Loganberry drinks were popular in the west coast shortly after the berry was first discovered. From central California it spread north and loganberry juice could be found in soda fountains in Oregon and Washington and it would take over 30 years for the drink to make it to Western New York.
In Buffalo, Jacob House and Sons of 52 Bennett St. was the first to offer a loganberry drink. Billed as Loganberry Fiz, it was marketed as "A flavor that keeps you guessing, Tantalizing - Elusive. Different from anything else - but always satisfying. It's a treat." Nationally, Jiffy Jell a precursor to Jell-O began selling loganberry as a flavor in the late teens.
One of the East Side’s most popular soft drink makers, Sol Lenzner was established in 1922. The bottler introduced Queen-O to the market in the early 1930s as an economical mixer with a six-to-one water to concentrate mix. Queen-O hit the market in 1950 with its loganberry flavoring and sold them in decorative bottles like yours with fairy tale and nursery rhyme themes. Converting them into banks was also popular.
Around the same time Queen-O was selling loganberry, Pfeiffer Foods of Wilson also sold a loganberry punch, gaining popularity in the 1950s before stopping production in the 1960s. Sol Lenzner ran into some financial trouble and the company went under in 1969. With Queen-O off the market the availability of loganberry disappeared from the store shelves, living only at the soda fountains and school cafeterias. It would take almost 20 years for the drink to hit its stride again.
Western New York’s most popular loganberry drink would have to be Aunt Rosie’s Olde Tyme Loganberry Drink. Launched in October of 1987, Aunt Rosie’s was the brainchild of Al Pastor, president and CEO of the Pepsi-Cola Buffalo Bottling Co. Named after Al’s wife Rose, the loganberry drink was first sold in two liter bottles and 12-ounce cans before being available as a fountain drink.

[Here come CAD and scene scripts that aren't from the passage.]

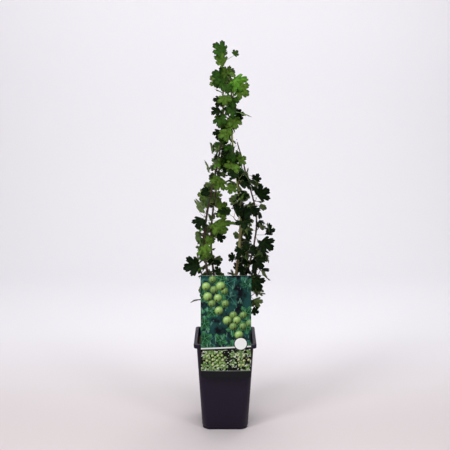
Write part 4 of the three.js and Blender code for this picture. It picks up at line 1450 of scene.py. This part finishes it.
class BUSH_OT_card(Operator):
    """Print the picture card: a bowed board with rounded lower corners and a tongue over the rim"""

    bl_idname = "bush.card"
    bl_label = "Picture card"

    def execute(self, context):
        sizes = context.scene.bush_card
        low, high = CARD_LOW, CARD_HIGH
        rear = low.y + BOARD
        middle = (low.x + high.x) / 2
        half = (high.x - low.x) / 2
        shape = bmesh.new()
        made = bmesh.ops.create_grid(shape, x_segments=1, y_segments=1, size=1)["verts"]
        for vert in made:
            right, up = vert.co.x, (vert.co.y + 1) / 2
            vert.co = (middle + half * right, rear, mix(low.z, high.z, up))
        lower = [vert for vert in made if vert.co.z < low.z + 0.001]
        bmesh.ops.bevel(
            shape, geom=lower, offset=sizes.corner, segments=8, profile=0.5, affect="VERTICES", material=-1
        )
        for strip in range(1, CARD_STRIPS):
            at = middle + half * (2 * strip / CARD_STRIPS - 1)
            whole = shape.verts[:] + shape.edges[:] + shape.faces[:]
            bmesh.ops.bisect_plane(shape, geom=whole, plane_co=(at, 0, 0), plane_no=(1, 0, 0))
        for vert in shape.verts:
            share = (vert.co.x - middle) / half
            vert.co.y -= sizes.bow * (1 - share * share)
        grown = bmesh.ops.extrude_face_region(shape, geom=shape.faces[:])["geom"]
        front = picked(bmesh.types.BMVert, grown)
        bmesh.ops.translate(shape, verts=front, vec=(0, -BOARD, 0))
        bmesh.ops.recalc_face_normals(shape, faces=shape.faces)
        shape.normal_update()
        for face in shape.faces:
            face.material_index = 0 if face.normal.y < -0.7 else 1

        over = POT_HIGH.z + TONGUE_SEAT
        behind = high.y - BOARD
        line = [(rear - sizes.bow - BOARD / 2, over), (behind - TONGUE_BEND, over)]
        for turn in (math.radians(30), math.radians(60), math.radians(90)):
            back = behind - TONGUE_BEND + TONGUE_BEND * math.sin(turn)
            line.append((back, over - TONGUE_BEND + TONGUE_BEND * math.cos(turn)))
        line.append((behind, TONGUE_FOOT))
        ends = [shape.verts.new((middle + side * TONGUE_HALF, *line[0])) for side in (-1, 1)]
        edge = shape.edges.new(ends)
        tongue = []
        for before, after in zip(line, line[1:]):
            grown = bmesh.ops.extrude_edge_only(shape, edges=[edge])["geom"]
            moved = picked(bmesh.types.BMVert, grown)
            shift = (0, after[0] - before[0], after[1] - before[1])
            bmesh.ops.translate(shape, verts=moved, vec=shift)
            tongue += picked(bmesh.types.BMFace, grown)
            edges = picked(bmesh.types.BMEdge, grown)
            edge = next(item for item in edges if set(item.verts) == set(moved))
        shape.normal_update()
        for face in tongue:
            face.material_index = 1
        thickness = -BOARD if tongue[0].normal.z > 0 else BOARD
        solid = bmesh.ops.solidify(shape, geom=tongue, thickness=thickness)["geom"]
        for face in picked(bmesh.types.BMFace, solid):
            face.material_index = 1
        materials = [paint_print(sizes.berry, sizes.band), paint_paper()]
        card = dress("picture_card", shape, materials, ["label_card"])
        card.data.set_sharp_from_angle(angle=CREASE)
        return {"FINISHED"}


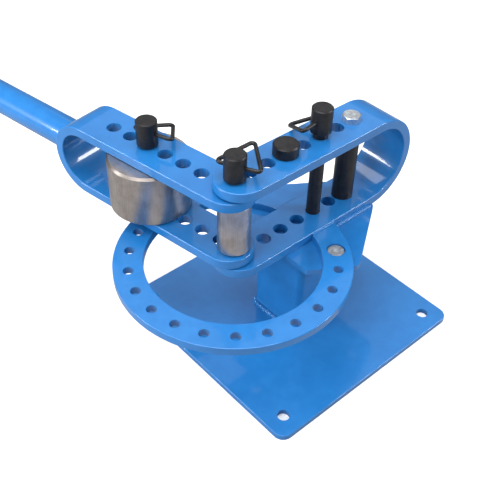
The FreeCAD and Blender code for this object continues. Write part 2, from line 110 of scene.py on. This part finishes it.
class Paintbox:
    """One material, with one method for any node."""

    def __init__(self, name):
        self.material = bpy.data.materials.new(name)
        self.material.use_nodes = True
        self.tree = self.material.node_tree
        self.shader = self.tree.nodes["Principled BSDF"]
        self.place = self.node("ShaderNodeTexCoord", out="Object")

    def node(self, kind, out=0, settings=None, **sockets):
        node = self.tree.nodes.new(kind)
        for field, item in (settings or {}).items():
            setattr(node, field, item)
        for title, item in sockets.items():
            put(self.tree, node.inputs[title.replace("_", " ")], item)
        return Value(self.tree, node.outputs[out])

    def noise(self, scale, detail=3.0, roughness=0.5, stretch=(1, 1, 1)):
        vector = self.place
        if stretch != (1, 1, 1):
            vector = self.node("ShaderNodeMapping", Vector=self.place, Scale=stretch)
        return self.node("ShaderNodeTexNoise", out="Fac", Vector=vector, Scale=scale, Detail=detail,
                         Roughness=roughness)

    def mix(self, share, first, second):
        node = self.tree.nodes.new("ShaderNodeMix")
        node.data_type = "RGBA"
        put(self.tree, node.inputs[0], share)
        put(self.tree, node.inputs[6], first)
        put(self.tree, node.inputs[7], second)
        return Value(self.tree, node.outputs[2])

    def bump(self, height, strength, distance):
        node = self.tree.nodes.new("ShaderNodeBump")
        node.inputs["Strength"].default_value = strength
        node.inputs["Distance"].default_value = distance
        put(self.tree, node.inputs["Height"], height)
        return Value(self.tree, node.outputs[0])

    def split(self, centre):
        """The place on the piece as three numbers, measured from a centre, in metres."""
        moved = self.node("ShaderNodeMapping", Vector=self.place, Location=tuple(-c for c in centre))
        node = self.tree.nodes.new("ShaderNodeSeparateXYZ")
        put(self.tree, node.inputs[0], moved)
        return [Value(self.tree, out) for out in node.outputs]

    def finish(self, **sockets):
        for title, item in sockets.items():
            put(self.tree, self.shader.inputs[title.replace("_", " ")], item)
        return self.material


def grey(level):
    return (level, level, level, 1)


def blue_enamel(name):
    """Sprayed gloss enamel: faint orange peel and a slow drift of tone."""
    box = Paintbox(name)
    drift = box.noise(14.0, detail=2.0)
    mottle = box.noise(95.0, detail=1.0)
    deep = (0.010, 0.132, 0.385, 1)
    clear = (0.014, 0.156, 0.440, 1)
    colour = box.mix((drift * 0.6 + mottle * 0.4).soft_step(0.30, 0.72), deep, clear)
    peel = box.noise(520.0, detail=1.0, roughness=0.45)
    waves = box.noise(110.0, detail=1.0)
    relief = box.bump(peel * 0.4 + waves * 0.6, 0.10, 0.00025)
    return box.finish(Base_Color=colour, Roughness=0.30 + mottle * 0.10, Normal=relief, Coat_Weight=0.75,
                      Coat_Roughness=0.07, Specular_IOR_Level=0.30)


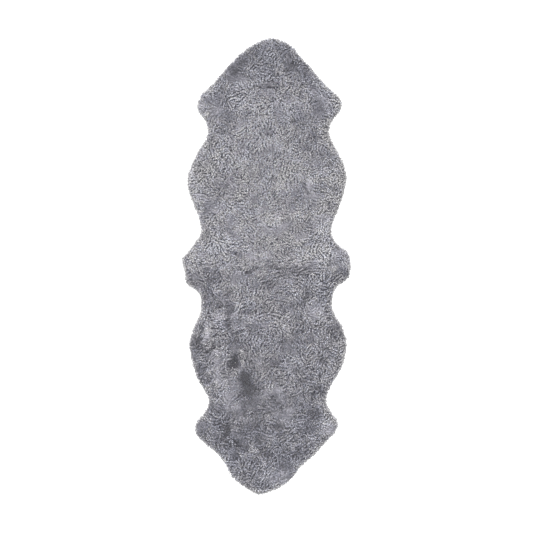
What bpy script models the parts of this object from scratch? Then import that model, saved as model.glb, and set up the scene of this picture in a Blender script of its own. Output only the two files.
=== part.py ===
"""Double sheepskin rug: two short curly pelts sewn end to end, lying flat with the wool up.

Metres, +Z up. The rug's length runs along Y and the join between the pelts along X. The origin is on the
floor, under the middle of the rug. Each pelt is a thin tanned hide under a lumpy slab of wool with locks
round its rim. The wool reaches past the cut edge of the hide and comes down to the floor there.
"""

from collections import namedtuple

import bmesh
import bpy
import numpy as np
from mathutils import Vector, noise
from mathutils.geometry import delaunay_2d_cdt

MM = 0.001

# Driving sizes
HIDE_THICKNESS = 2.0 * MM
PILE_HEIGHT = 18.5 * MM  # of the wool above the hide, on average and away from the rim
SEAT_GAP = 0.3 * MM  # between pieces that touch
LOCKS_ON_A_PELT = 146  # round its rim, one to a step of its outline
LUMP_PITCH = 22.0 * MM  # between the points of the slab's top
CLEAR_OF_RIM = 0.7 * LUMP_PITCH
CLEAR_OF_JOIN = 0.55 * LUMP_PITCH

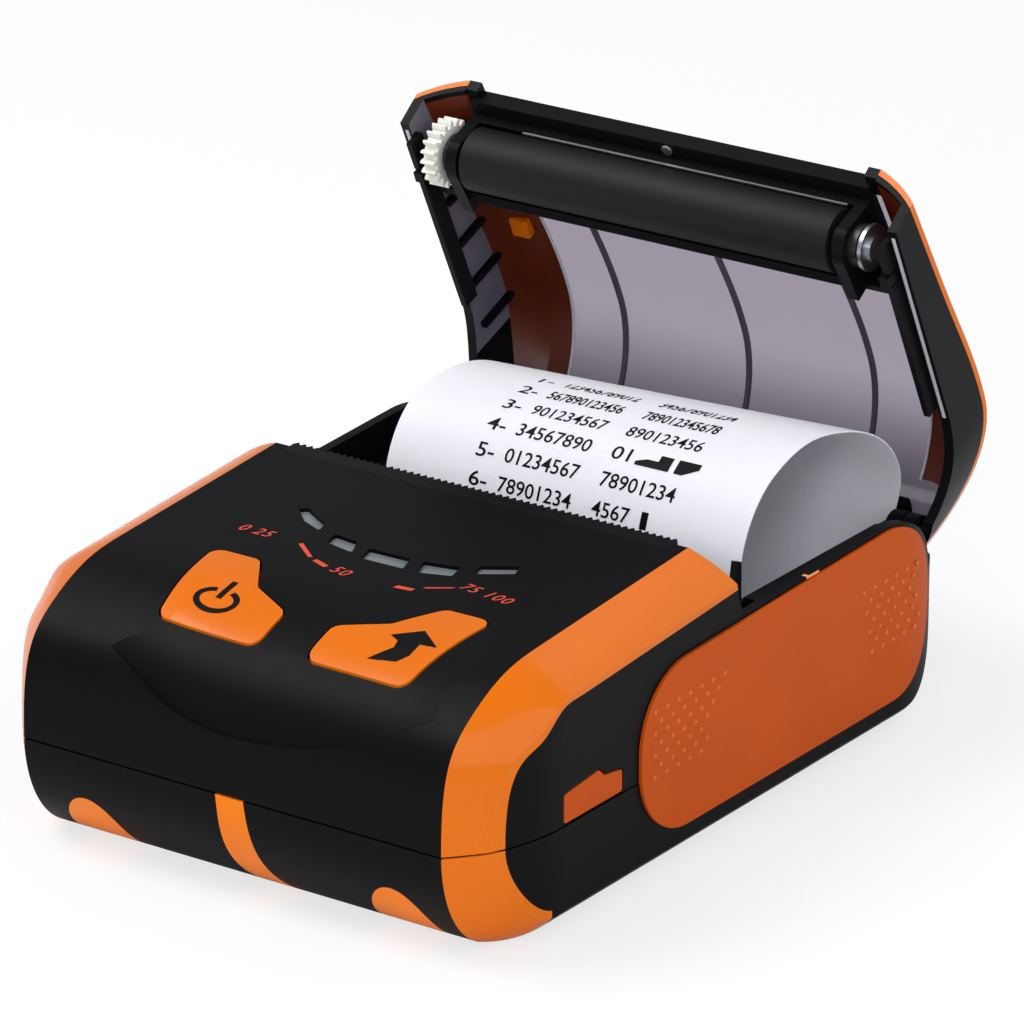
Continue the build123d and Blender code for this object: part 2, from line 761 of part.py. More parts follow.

Since its first inception, Aunt Rosie’s has been almost exclusively sold within the PCBBC’s distribution area since the formula is owned by the company and not Pepsi, which is why it is only available in
Buffalo. No longer available in two liter bottles, you can still pick up Aunt Rosie’s in the long 12-pack can box, which stacks nicely in the trunk for the long drive back to Minnesota.
Around the same time Aunt Rosie’s came out, Cronfelt's in Canada started producing loganberry syrup that was sold here in the U.S. at Tops and Wegmans, but the company has recently gone out of business. In 1998, PJ's Crystal Beach Loganberry of Saratoga Springs started their brand of loganberry which is sold not only in Western New York but much of the Northeast. Locally it is produced by Johnnie Ryan Beverage of Niagara Falls.